Now we can use the definition of Fibonacci numbers again. We know that $F_{m+1} = F_m + F_{m-1}$, so rearranging we find that $F_m - F_{m+1} = -F_{m-1}$.

We can substitute that in the expression above, to get \begin{align*} F_{m+2}F_k - F_{m+1}^2 &= -F_{m+1}F_{m-1} + F_m^2 \\ &= -(F_{m+1}F_{m-1} - F_m^2) \\ &= - (-1)^m\quad \textrm{(using our assumption)} \\ &= (-1)^{m+1}. \checkmark \end{align*}

So by induction we are done. For $n \geq 1$, we have $F_{n+1}F_{n-1} - F_n^2 = (-1)^n$.

By induction on $k$, or otherwise, show that $F_{n+k} = F_k F_{n+1} + F_{k-1} F_n$ for all positive integers $n$ and $k$.

Claim $S_k$: For each $k \geq 1$, we have $F_{n+k} = F_k F_{n+1} + F_{k-1}F_n$ for all $n \geq 1$.

Proof of $S_k$: By induction on $k$.

For $k = 1$, we have $F_{n+1} = 1 \times F_{n+1} + 0 \times F_n = F_1 \times F_{n+1} + F_0 \times F_n$. $\checkmark$ True for all $n \geq 1$.
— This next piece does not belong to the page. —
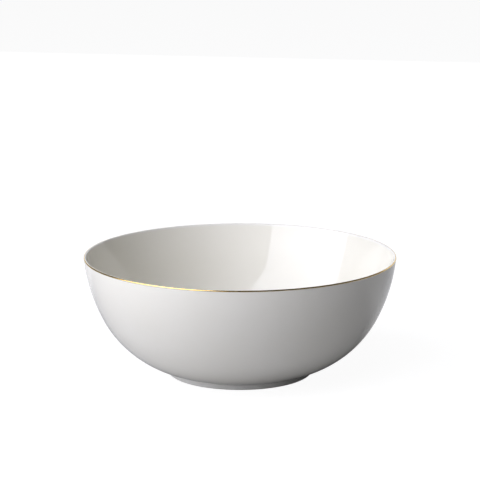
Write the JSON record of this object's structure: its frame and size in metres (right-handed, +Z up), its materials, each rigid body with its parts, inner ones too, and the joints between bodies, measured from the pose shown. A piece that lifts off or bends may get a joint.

Induction step: Suppose that the result is true for $1 \leq k \leq m$, so $F_{n+k} = F_{k} F_{n+1} + F_{k- 1}F_n$ for $1 \leq k \leq m, n \geq 1$.

Note that we are not just assuming $S_k$ for $k = m$, but for all the integers $1$ to $m$.

Instead of saying, ‘Let’s assume the $m$th domino falls’, we say, ‘Let’s assume the first $m$ dominoes all fall’.

This is known as Strong Induction.

We want to show that $F_{n+(m + 1)} = F_{m + 1}F_{n+1} + F_{m} F_n$ for all $n \ge 1$. Now

$F_{m + 1}F_{n+1} + F_{m} F_n = (F_m+F_{m-1})F_{n+1} + (F_{m-1}+F_{m-2})F_n$

$= (F_mF_{n+1}+F_{m-1}F_{n+1})+(F_{m-1}F_n+F_{m-2}F_n)$

$= (F_mF_{n+1}+F_{m-1}F_n)+(F_{m-2}F_n+F_{m-1}F_{n+1})$

$= F_{n+k}+ F_{n+k-1}$ (from our assumption)

$= F_{n+k+1}.$

And so we have that $S_k$ (for $1 \leq k \leq m, n \geq 1$) implies $S_k$ is true (for $1 \leq k \leq m + 1, n \geq 1$).

Thus our statement $S_k$ is true for all $k \geq 1$, all $n \geq 1$.